Главное же сходство двух моделей образования заключается в использовании примера предков ученика как модели для подражания. Дворяне шпаги гордились деяниями своих предков и убеждали своих детей следовать им. Байе тоже пользовался своим собранием имен и жизнеописаний молодых писателей, чтобы вдохновить Кретьена де Ламуаньона на подражание его предкам, хотя их деяния лежали в сфере учености, а не на поле брани. Правда, рассуждая о Пьере де Ламуаньоне, жившем в XVI веке, Байе принимает позу беспристрастности и пишет о нем исключительно как о писателе, а не как о члене семьи Кретьена [110]. Однако от этой беспристрастности не остается и следа, когда речь заходит о двух других героях его книги – Жероме Биньоне и Гийоме де Ламуаньоне. Они оба были знамениты своей ученостью, и оба достигли вершин карьеры: Биньон стал генеральным прокурором (в 1623–1656 годах), а Гийом де Ламуаньон – главой парижского парламента. Байе призывал своего ученика подражать в первую очередь именно этим образцам.
Биньон представлял собой проблему потому, конечно, что не принадлежал к семейству Ламуаньон. Однако он был другом Гийома де Ламуаньона и в некотором роде «вошел в семью». Во всяком случае, именно так об этом писал Байе [111], хотя у нас создается впечатление, что произошло обратное: Ламуаньоны присвоили Биньона в качестве почетного предка своей семьи. Гийом де Ламуаньон учил сына равняться на Биньона, и его сын учил своего сына тому же. Байе сказал своему ученику, что однажды он унаследует портрет Биньона, который Гийом почитал одной из главных имевшихся у него ценностей: следовательно, мальчик должен был брать пример с Биньона в том, что касалось образованности и добродетелей [112]. Интересно отметить, что Ламуаньоны были не единственным семейством, которое использовало имя Биньона для улучшения своего имиджа.

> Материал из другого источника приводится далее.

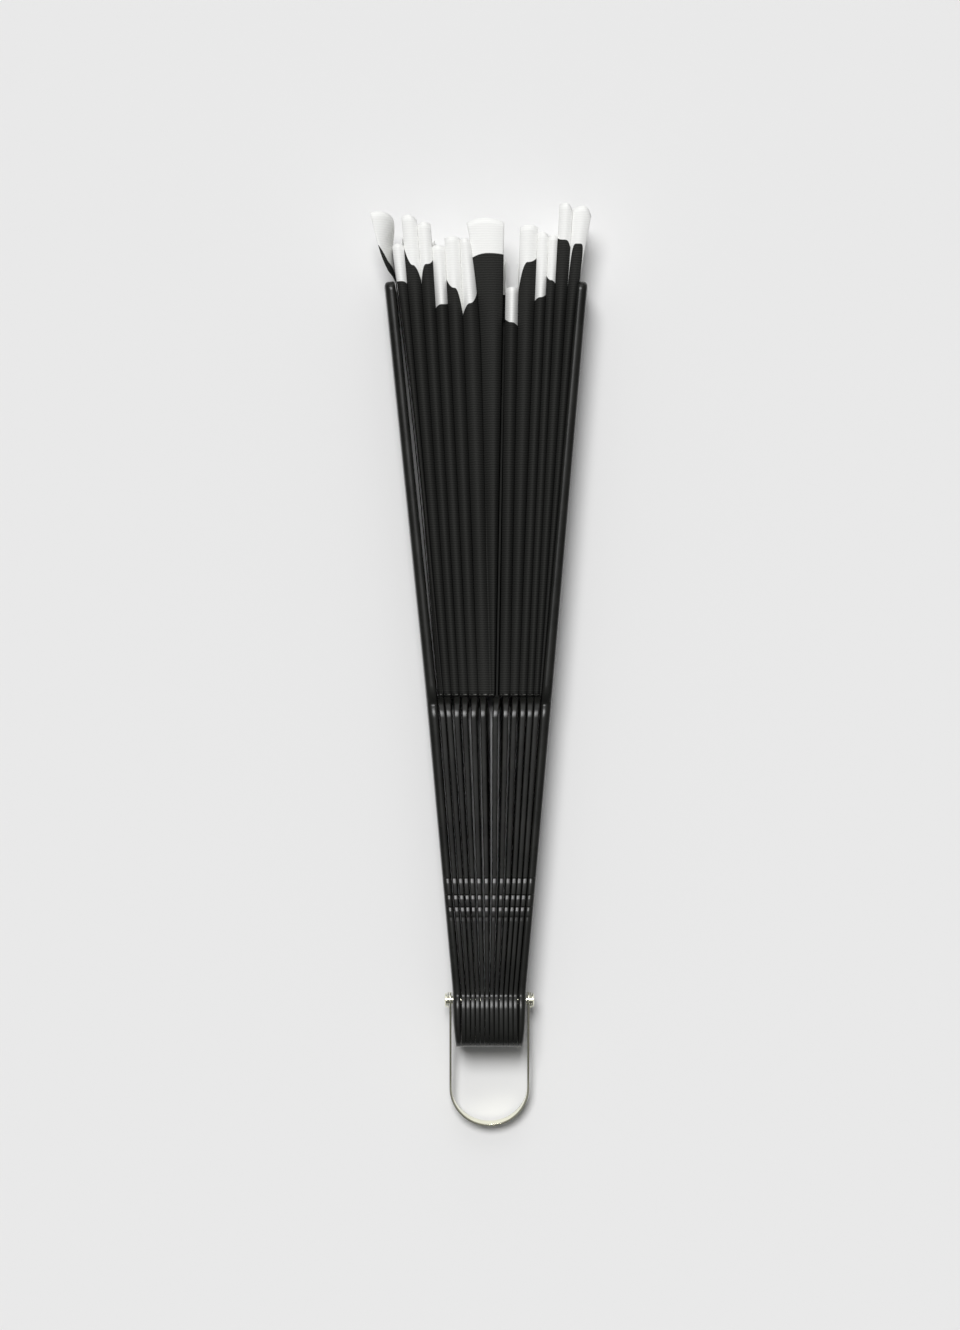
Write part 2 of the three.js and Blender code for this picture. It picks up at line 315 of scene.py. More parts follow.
def makeCloth():
    material, wire = newMaterial("ribbedCloth")
    look = clothLook
    flat = wire.node("ShaderNodeUVMap", {"uv_map": "flatCloth"})
    across = wire.node("ShaderNodeSeparateXYZ", None, {"Vector": flat}, output=0)
    along = wire.node("ShaderNodeSeparateXYZ", None, {"Vector": flat}, output=1)
    wander = wire.noise(flat, look["wanderScale"], 3.0)
    fuzz = wire.noise(flat, look["fuzzScale"], 2.0)
    ribTurn, threadTurn = (2 * math.pi / (look[pitch] * mm) for pitch in ("ribPitch", "threadPitch"))
    ribs = (along * ribTurn + (wander - 0.5) * look["ribWander"]).sine() * 0.5 + 0.5
    threads = (across * threadTurn + (wander - 0.5) * look["threadWander"]).sine() * 0.5 + 0.5
    ribShare, threadShare, fuzzShare = look["heightShares"]
    height = ribs * ribShare + threads * threadShare + fuzz * fuzzShare
    # the black cloth is painted lighter on the rib crests, a painted sheen, and is lighter at random with the
    # fuzz
    ribShare, fuzzShare = look["blackShares"]
    blackCloth = (ribs * ribShare + fuzz * fuzzShare).mixed(look["black"], look["blackSheenAndFuzz"])
    # the white cloth is painted darker in the rib troughs, a painted shade, and is darker at random with the
    # fuzz
    ribShare, fuzzShare = look["whiteShares"]
    whiteCloth = (ribs * ribShare + fuzz * fuzzShare).mixed(look["whiteShade"], look["white"])
    # the leaf's lower edge is cut, and shows pale ends of thread here and there
    tufts = ((wire.noise(flat, look["tuftScale"], 2.0) - 0.5) * look["tuftContrast"]).clamped()
    lowEdge = ((look["frayEnd"] * mm - along) * (1 / (look["frayBlur"] * mm))).clamped()
    blackCloth = (lowEdge * tufts).mixed(blackCloth, look["frayed"])
    # the border's edge wavers with the fuzz and is a little soft
    border = wire.node("ShaderNodeAttribute", {"attribute_name": "aboveBorder"}, output=2)
    blur = look["edgeBlur"] * mm
    inBorder = ((border + (fuzz - 0.5) * blur) * (1 / blur) + 0.5).clamped()
    finishMaterial(wire, {"Base Color": inBorder.mixed(blackCloth, whiteCloth),
                          "Roughness": look["roughness"] + fuzz * look["roughnessSpread"],
                          "Normal": wire.bump(height, look["ribDepth"])},
                   {"Specular IOR Level": look["specular"]})
    return material


metalLook = {
    "colour": (0.94, 0.93, 0.77, 1),
    "dullColour": (0.84, 0.83, 0.67, 1),
    "cloudScale": 420.0,
    "cloudStart": 0.3,
    "cloudContrast": 1.8,
    "roughness": 0.14,
    "roughnessSpread": 0.05,
    "scratchSize": 0.35,
    "scratchStretch": 0.08,
    "scratchDepth": 0.004,
    "scratchRoughness": 0.1,
}


def makeMetal():
    material, wire = newMaterial("paleBrass")
    look = metalLook
    place = wire.node("ShaderNodeTexCoord", output=3)  # Object
    clouds = wire.noise(place, look["cloudScale"], 4.0)
    scratches = wire.noise(wire.stretched(place, (1, look["scratchStretch"], 1)),
                           1 / (look["scratchSize"] * mm), 4.0)
    roughness = look["roughness"] + (clouds - 0.5) * (2 * look["roughnessSpread"])
    roughness = roughness + (scratches - 0.5) * look["scratchRoughness"]
    bright = ((clouds - look["cloudStart"]) * look["cloudContrast"]).clamped()
    finishMaterial(wire, {"Base Color": bright.mixed(look["dullColour"], look["colour"]),
                          "Roughness": roughness.clamped(),
                          "Normal": wire.bump(scratches, look["scratchDepth"])},
                   {"Metallic": 1.0})
    return material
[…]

Ученый Жиль Менаж в книге по семейной генеалогии, которую он написал для своего племянника, хвастался, что его отец, адвокат в провинции Анжу, был любимцем Ролана, отца Жерома Биньона [113]. По всей видимости, связь с Биньонами придавала дополнительный блеск семье Менаж, занимавшей куда более скромное положение среди дворян мантии, чем Ламуаньоны, и стремившейся поэтому отнести такую связь в более далекое прошлое. Изучение подобных связей с высокопоставленными предшественниками в других письменных трудах этого времени может немало рассказать как об отношениях между семьями дворян мантии, так и об их образовательных стратегиях.

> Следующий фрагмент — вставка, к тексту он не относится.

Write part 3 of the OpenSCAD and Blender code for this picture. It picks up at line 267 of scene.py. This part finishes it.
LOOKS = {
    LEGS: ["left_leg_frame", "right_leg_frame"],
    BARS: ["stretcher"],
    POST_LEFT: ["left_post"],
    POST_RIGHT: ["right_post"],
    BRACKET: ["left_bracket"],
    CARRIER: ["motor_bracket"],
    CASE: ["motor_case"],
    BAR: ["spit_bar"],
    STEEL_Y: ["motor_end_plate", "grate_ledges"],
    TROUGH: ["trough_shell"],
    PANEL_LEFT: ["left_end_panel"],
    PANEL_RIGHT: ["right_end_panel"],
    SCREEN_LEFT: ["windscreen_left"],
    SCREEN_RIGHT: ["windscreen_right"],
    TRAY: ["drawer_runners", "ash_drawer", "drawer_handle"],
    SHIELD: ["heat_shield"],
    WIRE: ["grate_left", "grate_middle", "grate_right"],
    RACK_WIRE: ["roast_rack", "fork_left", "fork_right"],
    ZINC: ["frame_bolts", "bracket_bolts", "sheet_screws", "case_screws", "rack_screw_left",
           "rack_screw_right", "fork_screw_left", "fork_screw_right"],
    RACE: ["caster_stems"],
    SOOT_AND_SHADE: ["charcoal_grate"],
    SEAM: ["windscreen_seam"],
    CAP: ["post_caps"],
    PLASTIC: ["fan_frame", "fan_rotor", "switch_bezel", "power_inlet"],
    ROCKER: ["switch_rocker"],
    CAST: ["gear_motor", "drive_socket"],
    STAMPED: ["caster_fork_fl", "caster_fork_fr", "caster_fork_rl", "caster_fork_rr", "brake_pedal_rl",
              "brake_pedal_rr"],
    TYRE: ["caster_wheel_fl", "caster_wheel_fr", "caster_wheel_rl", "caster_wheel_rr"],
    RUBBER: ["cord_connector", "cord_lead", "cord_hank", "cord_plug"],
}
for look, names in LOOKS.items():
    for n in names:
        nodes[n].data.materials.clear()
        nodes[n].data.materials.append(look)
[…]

Самым главным образцом для подражания, предложенным Байе, был, конечно, сам Гийом де Ламуаньон. На самом деле Гийом не был вундеркиндом, во-первых, потому, что его мать считала, что единственное, чему важно научить ребенка, – религия, а во-вторых, потому, что его наставник был некомпетентен [114]. Тем не менее Байе включил его в свою книгу вместе с другими людьми, которые начали учиться поздно и очень сожалели об этом. Список этих людей заканчивает книгу. Он начинается с Сократа и Платона и, в хронологическом порядке, заканчивается Гийомом де Ламуаньоном. Хотя и помещенный в конец списка, Гийом тем не менее занимает в книге много места. Байе посвящает ему больше текста, чем кому-либо другому, и описывает его в стиле близком к агиографии. Прежде всего, при помощи образа Гийома де Ламуаньона Байе пытается увлечь ученика, подчеркивая любовь к нему деда и его надежды на прекрасное будущее внука [115]. И дело не только в том, что Гийом де Ламуаньон хотел быть наставником своего внука [116], а мальчик должен был однажды унаследовать портрет Биньона, который его дед так ценил [117], но и в том, что он должен был стать и наследником библиотеки (которая, как и картина, на момент написания книги принадлежала его отцу) [118]. Подобно ему, Франсуа-Анри д’Агессо, безусловно, тоже намеревался сделать своего отца образцом для собственных детей – и поэтому напрямую обращался к ним в его биографии.
В целом обе семьи приняли идеал династической преемственности от отца к сыну, типичный для дворян шпаги и для королевских семей, хотя он и противоречил традиционной преемственности, освященной обычаем, в которой женщины играли более важную роль [119]. Возможно, именно это объясняет происхождение семейного спора о том, насколько рано Кретьен де Ламуаньон должен был начать учиться. Можно предположить, что его мать заботилась о здоровье ребенка больше, чем о его будущей карьере. В любом случае, хотя Ламуаньоны и д’Агессо считали нужным изучать гуманитарные науки, эта модель династической преемственности некоторым образом трансформировала традиционную гуманистическую программу обучения. Домашнее образование или обучение в пансионе оказывались более предпочтительными, чем коллегиум, так что модель образования приближалась к той, что была принята у дворян шпаги.